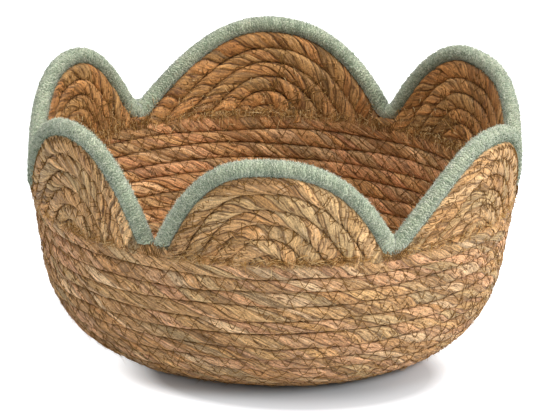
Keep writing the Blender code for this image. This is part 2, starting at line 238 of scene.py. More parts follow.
# %% [markdown]
# ## Leaves in a rope
# A leaf strip in the rope is a few millimetres wide. It swells in its middle, tips a little over its
# neighbour like a roof tile, and a crease parts the two, with painted shade in it. So a rope is
# described by a list of leaves of random width, and each grid row knows its leaf and how far across
# the leaf it lies.

# %% Leaves of random width
ROW_STEP = 1.25 * MM          # along the rope; across a leaf this is about half a millimetre
COLUMNS = 20
LAY_ROWS = 54                 # the leaves go once round the rope in 54 rows, 68 mm
PETAL_LAY_ROWS = 42
SHORT_LAY_ROWS = 20
LIFT, BULGE, TIP, CREASE = (-0.22, 0.22), (0.08, 0.36), (-0.10, 0.40), (0.20, 0.60)   # mm
FIBRE_HEIGHT = 0.11                                                                    # mm


def strips(random, narrow, wide, count):
    """Strips of random width over count rows: each row's strip, its share across it, their number."""
    widths = random.integers(narrow, wide, count // narrow + 2)
    strip = np.repeat(np.arange(len(widths)), widths)[:count]
    first = np.concatenate([[0], np.cumsum(widths)])[strip]
    return strip, (np.arange(count) - first) / widths[strip], len(widths)


def leaf_rows(count, seed, narrow, wide):
    """For each row: its leaf, the share across the leaf, and the height of the leaf's surface there.

    Height is lift + bulge * (1 - (2 f - 1)^2) + tip * (2 f - 1), less the crease where f is 0, for a
    share f across the leaf, and a little more or less along each of its fibres.
    """
    random = np.random.default_rng(seed)
    leaf, share, leaves = strips(random, narrow, wide, count)
    lift, bulge, tip, crease = (random.uniform(low, high, leaves)[leaf] * MM
                                for low, high in (LIFT, BULGE, TIP, CREASE))
    height = lift + bulge * (1 - (2 * share - 1) ** 2) + tip * (2 * share - 1)
    height += random.uniform(-FIBRE_HEIGHT, FIBRE_HEIGHT, count) * MM
    return leaf, share, np.where(share == 0, height - crease, height)


# %% [markdown]
# The rope itself is that list of leaves wound round a path. Its section is a rounded square, because
# each course is pressed between its neighbours. Slow waves bend the leaves, and the creases fade where
# two courses touch, so that the mesh stays closed and even there.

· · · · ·

Work instructions: Write the material out exactly, with nothing left out.

Answer:
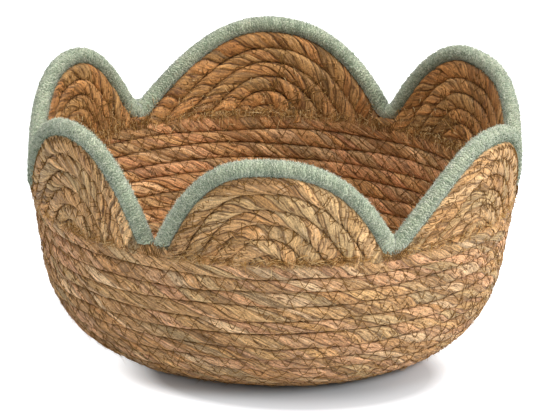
Keep writing the Blender code for this image. This is part 2, starting at line 238 of scene.py. More parts follow.
# %% [markdown]
# ## Leaves in a rope
# A leaf strip in the rope is a few millimetres wide. It swells in its middle, tips a little over its
# neighbour like a roof tile, and a crease parts the two, with painted shade in it. So a rope is
# described by a list of leaves of random width, and each grid row knows its leaf and how far across
# the leaf it lies.

# %% Leaves of random width
ROW_STEP = 1.25 * MM          # along the rope; across a leaf this is about half a millimetre
COLUMNS = 20
LAY_ROWS = 54                 # the leaves go once round the rope in 54 rows, 68 mm
PETAL_LAY_ROWS = 42
SHORT_LAY_ROWS = 20
LIFT, BULGE, TIP, CREASE = (-0.22, 0.22), (0.08, 0.36), (-0.10, 0.40), (0.20, 0.60)   # mm
FIBRE_HEIGHT = 0.11                                                                    # mm


def strips(random, narrow, wide, count):
    """Strips of random width over count rows: each row's strip, its share across it, their number."""
    widths = random.integers(narrow, wide, count // narrow + 2)
    strip = np.repeat(np.arange(len(widths)), widths)[:count]
    first = np.concatenate([[0], np.cumsum(widths)])[strip]
    return strip, (np.arange(count) - first) / widths[strip], len(widths)


def leaf_rows(count, seed, narrow, wide):
    """For each row: its leaf, the share across the leaf, and the height of the leaf's surface there.

    Height is lift + bulge * (1 - (2 f - 1)^2) + tip * (2 f - 1), less the crease where f is 0, for a
    share f across the leaf, and a little more or less along each of its fibres.
    """
    random = np.random.default_rng(seed)
    leaf, share, leaves = strips(random, narrow, wide, count)
    lift, bulge, tip, crease = (random.uniform(low, high, leaves)[leaf] * MM
                                for low, high in (LIFT, BULGE, TIP, CREASE))
    height = lift + bulge * (1 - (2 * share - 1) ** 2) + tip * (2 * share - 1)
    height += random.uniform(-FIBRE_HEIGHT, FIBRE_HEIGHT, count) * MM
    return leaf, share, np.where(share == 0, height - crease, height)


# %% [markdown]
# The rope itself is that list of leaves wound round a path. Its section is a rounded square, because
# each course is pressed between its neighbours. Slow waves bend the leaves, and the creases fade where
# two courses touch, so that the mesh stays closed and even there.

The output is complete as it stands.